-- begin Information provided --

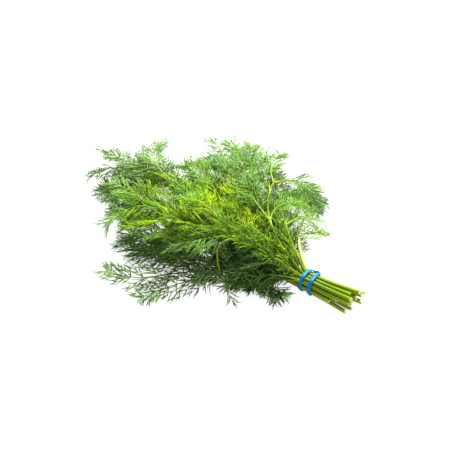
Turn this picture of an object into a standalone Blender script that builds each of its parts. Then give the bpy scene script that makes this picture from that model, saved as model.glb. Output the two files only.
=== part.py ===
"""A bunch of dill lying on a table: nineteen leafy stems held by a rubber band that goes round them twice.

The frame: the origin is on the table, under the band's strand nearer to the leaves. +X points to the cut
ends, the leaves spread towards -X, and +Z is up. The growth rules below work in millimetres, with the middle
of the band at x = 0.
"""
import math
import random

import bmesh
import bpy
import numpy as np
from mathutils import Matrix, Vector

MM = 0.001
UP = np.array([0.0, 0.0, 1.0])

STEM_COUNT = 19
STEM_RADIUS = (1.5, 2.1)
STEM_GAP = 0.4
STEM_STEP = 16.0
CUT_LENGTH = 51.0
CUT_SPLAY = 0.42
SHORT_STEM = {8: 36.0, 16: 33.0}
SHEATHED = {12: 1.5}
STRAIGHT = 9.0

BAND_THICK = 1.1
BAND_WIDTH = 3.6
BAND_CLEAR = 0.45
BAND_APART = 5.2
BAND_CROSSING = 0.0
CROSSING_REACH = 3.8
CROSSING_RAMP = 1.4
BAND_SECTIONS = 30

LEAF_STEP = 60.0
LEAF_LENGTH = (78, 108)
LEAF_TRIES = 24
RIB_RADIUS = (1.0, 0.5)
PINNA_PAIRS = 5
PINNA_LENGTH = (8.0, 36.0)
PINNA_RADIUS = 0.42
GAP = 0.35
OUTLINE_SPARE = 6.0
LOW_SHORTER = 32.0

# Stems by their place in the bundle: heading in the fan (degrees, + to the back), rise, reach past the band.
FAN = {
    16: (-30, 1, 84), 13: (-27, 12, 106), 11: (-23, -1, 112), 8: (-21, 7, 122), 3: (-16, 3, 148),
    5: (-9, 13, 158), 6: (-10, -1, 162), 0: (-1, 10, 205), 2: (5, 14, 186), 1: (8, 6, 196), 4: (14, 11, 178),
    14: (20, 3, 148), 7: (29, 15, 146), 9: (36, 10, 148), 17: (43, 14, 126),
}

# The way of each stem on top, past the band.
WAYS = {
    10: [(-17, -1, 26), (-33, 0, 37), (-45, 5, 44), (-63, 18, 50), (-79, 38, 50), (-88, 55, 48), (-94, 71, 46),
         (-90, 86, 43)],
    15: [(-17, 8, 26), (-27, 12, 31), (-38, 19, 37), (-51, 30, 42), (-60, 44, 42), (-64, 58, 39)],
    12: [(-18, 15, 19), (-33, 29, 26), (-44, 50, 29), (-48, 66, 27)],
    18: [(-22, -7, 25), (-35, -12, 33), (-51, -17, 40), (-75, -20, 45), (-94, -23, 47), (-114, -31, 48),
         (-133, -40, 47)],
}
HERO = 10

# The short side twig near the cut: the stem that it grows from, and its points.
TWIG_STEM = 7
TWIG = [(45, 8.1, 18.2), (50.5, 9.8, 19.3), (57.5, 12.8, 20.8)]
TWIG_RADIUS = 0.8

# Leaves that show their whole way: the stem that they grow from, and the rib's points.
SHOWN_LEAVES = [
    (10, [(-63, 18, 50), (-78, 23, 53), (-94, 31, 55), (-108, 42, 56), (-119, 53, 55)]),
    (10, [(-63, 18, 50), (-67, 33, 49), (-65, 50, 47), (-58, 64, 42), (-48, 74, 34)]),
    (10, [(-94, 71, 46), (-104, 80, 48), (-112, 92, 48), (-117, 106, 46), (-119, 118, 42)]),
    (10, [(-94, 71, 46), (-84, 78, 50), (-70, 82, 49), (-56, 81, 43), (-42, 78, 32)]),
    (10, [(-90, 86, 43), (-83, 95, 39), (-73, 101, 33), (-62, 104, 25), (-53, 104, 16)]),
    (15, [(-51, 30, 42), (-62, 34, 44), (-74, 41, 42), (-86, 50, 38)]),
    (15, [(-51, 30, 42), (-47, 41, 42), (-42, 53, 38), (-37, 63, 31)]),
    (12, [(-33, 29, 26), (-31, 41, 27), (-30, 53, 23), (-29, 63, 16)]),
    (18, [(-75, -20, 45), (-86, -31, 48), (-98, -43, 47), (-112, -54, 43), (-126, -63, 37)]),
    (18, [(-94, -23, 47), (-108, -14, 52), (-123, -7, 53), (-140, -3, 50), (-156, -2, 44)]),
    (16, [(-25, -9, 7), (-33, -14, 5), (-34, -20, 3), (-28, -24, 2), (-19, -27, 1.5)]),
    (11, [(-42, -8, 3), (-50, -15, 3), (-51, -23, 2), (-45, -30, 1.5)]),
    (16, [(-68, -22, 8), (-84, -40, 4), (-102, -64, 2.5), (-117, -88, 2), (-127, -110, 1.5)]),
    (11, [(-72, -18, 3), (-98, -43, 4), (-123, -69, 3.5), (-148, -93, 2.5), (-180, -104, 2)]),
    (3, [(-105, -20, 11), (-124, -40, 8), (-142, -54, 6), (-158, -62, 4), (-176, -64, 3)]),
    (18, [(-75, -20, 45), (-86, -33, 41), (-85, -42, 31), (-78, -46, 21), (-69, -51, 11), (-60, -56, 4),
          (-51, -60, 2)]),
    (18, [(-22, -7, 25), (-36, -15, 28), (-52, -24, 25), (-68, -33, 19), (-84, -42, 12)]),
    (8, [(-9, -4, 11), (-24, -15, 12), (-38, -23, 12), (-52, -32, 10), (-65, -40, 8)]),
    (2, [(-26, 2, 16), (-39, -4, 25), (-54, -9, 31), (-70, -14, 33)]),
    (5, [(-24, -2, 15), (-38, -9, 21), (-53, -17, 22), (-68, -27, 20)]),
    (7, [(-26, 8, 16), (-41, 12, 27), (-56, 14, 34), (-71, 14, 37)]),
    (13, [(-9, -6, 14), (-23, -15, 18), (-37, -24, 18), (-51, -34, 15), (-64, -44, 11)]),
    (9, [(-26, 8, 8), (-38, 23, 13), (-50, 37, 17), (-60, 50, 18)]),
    (17, [(-41, 13, 13), (-50, 28, 22), (-56, 42, 27), (-60, 56, 28)]),
    (4, [(-136, 25, 26), (-160, 39, 31), (-182, 48, 32), (-203, 53, 31)]),
    (10, [(-33, 0, 37), (-48, -3, 44), (-64, -3, 48), (-80, -1, 49), (-95, 2, 48)]),
    (15, [(-27, 12, 31), (-42, 15, 39), (-58, 16, 44), (-74, 15, 45)]),
    (4, [(-167, 31, 26), (-201, 29, 31), (-240, 20, 28), (-270, 6, 23), (-286, -10, 18)]),
    (2, [(-182, 14, 38), (-203, 17, 42), (-224, 27, 44), (-236, 41, 44), (-239, 55, 42)]),
    (0, [(-187, -5, 20), (-215, -11, 17), (-242, -19, 12), (-268, -13, 10)]),
    (5, [(-145, -23, 34), (-166, -27, 42), (-186, -40, 42), (-199, -58, 38), (-203, -74, 32)]),
    (7, [(-98, 36, 33), (-116, 54, 45), (-143, 78, 48), (-172, 101, 46)]),
    (17, [(-87, 57, 27), (-106, 74, 42), (-131, 93, 46), (-153, 111, 44)]),
    (4, [(-104, 20, 23), (-122, 42, 40), (-146, 63, 46), (-171, 80, 46), (-195, 94, 44)]),
]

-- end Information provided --

Return every line exactly.

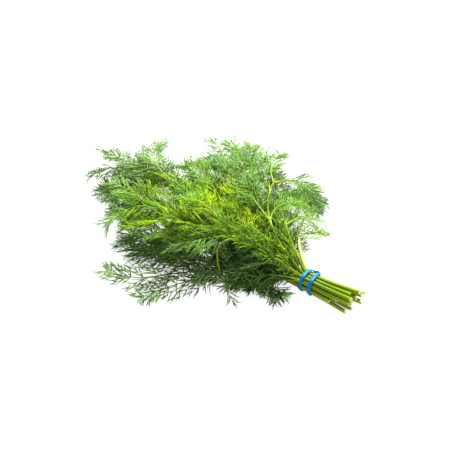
Turn this picture of an object into a standalone Blender script that builds each of its parts. Then give the bpy scene script that makes this picture from that model, saved as model.glb. Output the two files only.
=== part.py ===
"""A bunch of dill lying on a table: nineteen leafy stems held by a rubber band that goes round them twice.

The frame: the origin is on the table, under the band's strand nearer to the leaves. +X points to the cut
ends, the leaves spread towards -X, and +Z is up. The growth rules below work in millimetres, with the middle
of the band at x = 0.
"""
import math
import random

import bmesh
import bpy
import numpy as np
from mathutils import Matrix, Vector

MM = 0.001
UP = np.array([0.0, 0.0, 1.0])

STEM_COUNT = 19
STEM_RADIUS = (1.5, 2.1)
STEM_GAP = 0.4
STEM_STEP = 16.0
CUT_LENGTH = 51.0
CUT_SPLAY = 0.42
SHORT_STEM = {8: 36.0, 16: 33.0}
SHEATHED = {12: 1.5}
STRAIGHT = 9.0

BAND_THICK = 1.1
BAND_WIDTH = 3.6
BAND_CLEAR = 0.45
BAND_APART = 5.2
BAND_CROSSING = 0.0
CROSSING_REACH = 3.8
CROSSING_RAMP = 1.4
BAND_SECTIONS = 30

LEAF_STEP = 60.0
LEAF_LENGTH = (78, 108)
LEAF_TRIES = 24
RIB_RADIUS = (1.0, 0.5)
PINNA_PAIRS = 5
PINNA_LENGTH = (8.0, 36.0)
PINNA_RADIUS = 0.42
GAP = 0.35
OUTLINE_SPARE = 6.0
LOW_SHORTER = 32.0

# Stems by their place in the bundle: heading in the fan (degrees, + to the back), rise, reach past the band.
FAN = {
    16: (-30, 1, 84), 13: (-27, 12, 106), 11: (-23, -1, 112), 8: (-21, 7, 122), 3: (-16, 3, 148),
    5: (-9, 13, 158), 6: (-10, -1, 162), 0: (-1, 10, 205), 2: (5, 14, 186), 1: (8, 6, 196), 4: (14, 11, 178),
    14: (20, 3, 148), 7: (29, 15, 146), 9: (36, 10, 148), 17: (43, 14, 126),
}

# The way of each stem on top, past the band.
WAYS = {
    10: [(-17, -1, 26), (-33, 0, 37), (-45, 5, 44), (-63, 18, 50), (-79, 38, 50), (-88, 55, 48), (-94, 71, 46),
         (-90, 86, 43)],
    15: [(-17, 8, 26), (-27, 12, 31), (-38, 19, 37), (-51, 30, 42), (-60, 44, 42), (-64, 58, 39)],
    12: [(-18, 15, 19), (-33, 29, 26), (-44, 50, 29), (-48, 66, 27)],
    18: [(-22, -7, 25), (-35, -12, 33), (-51, -17, 40), (-75, -20, 45), (-94, -23, 47), (-114, -31, 48),
         (-133, -40, 47)],
}
HERO = 10

# The short side twig near the cut: the stem that it grows from, and its points.
TWIG_STEM = 7
TWIG = [(45, 8.1, 18.2), (50.5, 9.8, 19.3), (57.5, 12.8, 20.8)]
TWIG_RADIUS = 0.8

# Leaves that show their whole way: the stem that they grow from, and the rib's points.
SHOWN_LEAVES = [
    (10, [(-63, 18, 50), (-78, 23, 53), (-94, 31, 55), (-108, 42, 56), (-119, 53, 55)]),
    (10, [(-63, 18, 50), (-67, 33, 49), (-65, 50, 47), (-58, 64, 42), (-48, 74, 34)]),
    (10, [(-94, 71, 46), (-104, 80, 48), (-112, 92, 48), (-117, 106, 46), (-119, 118, 42)]),
    (10, [(-94, 71, 46), (-84, 78, 50), (-70, 82, 49), (-56, 81, 43), (-42, 78, 32)]),
    (10, [(-90, 86, 43), (-83, 95, 39), (-73, 101, 33), (-62, 104, 25), (-53, 104, 16)]),
    (15, [(-51, 30, 42), (-62, 34, 44), (-74, 41, 42), (-86, 50, 38)]),
    (15, [(-51, 30, 42), (-47, 41, 42), (-42, 53, 38), (-37, 63, 31)]),
    (12, [(-33, 29, 26), (-31, 41, 27), (-30, 53, 23), (-29, 63, 16)]),
    (18, [(-75, -20, 45), (-86, -31, 48), (-98, -43, 47), (-112, -54, 43), (-126, -63, 37)]),
    (18, [(-94, -23, 47), (-108, -14, 52), (-123, -7, 53), (-140, -3, 50), (-156, -2, 44)]),
    (16, [(-25, -9, 7), (-33, -14, 5), (-34, -20, 3), (-28, -24, 2), (-19, -27, 1.5)]),
    (11, [(-42, -8, 3), (-50, -15, 3), (-51, -23, 2), (-45, -30, 1.5)]),
    (16, [(-68, -22, 8), (-84, -40, 4), (-102, -64, 2.5), (-117, -88, 2), (-127, -110, 1.5)]),
    (11, [(-72, -18, 3), (-98, -43, 4), (-123, -69, 3.5), (-148, -93, 2.5), (-180, -104, 2)]),
    (3, [(-105, -20, 11), (-124, -40, 8), (-142, -54, 6), (-158, -62, 4), (-176, -64, 3)]),
    (18, [(-75, -20, 45), (-86, -33, 41), (-85, -42, 31), (-78, -46, 21), (-69, -51, 11), (-60, -56, 4),
          (-51, -60, 2)]),
    (18, [(-22, -7, 25), (-36, -15, 28), (-52, -24, 25), (-68, -33, 19), (-84, -42, 12)]),
    (8, [(-9, -4, 11), (-24, -15, 12), (-38, -23, 12), (-52, -32, 10), (-65, -40, 8)]),
    (2, [(-26, 2, 16), (-39, -4, 25), (-54, -9, 31), (-70, -14, 33)]),
    (5, [(-24, -2, 15), (-38, -9, 21), (-53, -17, 22), (-68, -27, 20)]),
    (7, [(-26, 8, 16), (-41, 12, 27), (-56, 14, 34), (-71, 14, 37)]),
    (13, [(-9, -6, 14), (-23, -15, 18), (-37, -24, 18), (-51, -34, 15), (-64, -44, 11)]),
    (9, [(-26, 8, 8), (-38, 23, 13), (-50, 37, 17), (-60, 50, 18)]),
    (17, [(-41, 13, 13), (-50, 28, 22), (-56, 42, 27), (-60, 56, 28)]),
    (4, [(-136, 25, 26), (-160, 39, 31), (-182, 48, 32), (-203, 53, 31)]),
    (10, [(-33, 0, 37), (-48, -3, 44), (-64, -3, 48), (-80, -1, 49), (-95, 2, 48)]),
    (15, [(-27, 12, 31), (-42, 15, 39), (-58, 16, 44), (-74, 15, 45)]),
    (4, [(-167, 31, 26), (-201, 29, 31), (-240, 20, 28), (-270, 6, 23), (-286, -10, 18)]),
    (2, [(-182, 14, 38), (-203, 17, 42), (-224, 27, 44), (-236, 41, 44), (-239, 55, 42)]),
    (0, [(-187, -5, 20), (-215, -11, 17), (-242, -19, 12), (-268, -13, 10)]),
    (5, [(-145, -23, 34), (-166, -27, 42), (-186, -40, 42), (-199, -58, 38), (-203, -74, 32)]),
    (7, [(-98, 36, 33), (-116, 54, 45), (-143, 78, 48), (-172, 101, 46)]),
    (17, [(-87, 57, 27), (-106, 74, 42), (-131, 93, 46), (-153, 111, 44)]),
    (4, [(-104, 20, 23), (-122, 42, 40), (-146, 63, 46), (-171, 80, 46), (-195, 94, 44)]),
]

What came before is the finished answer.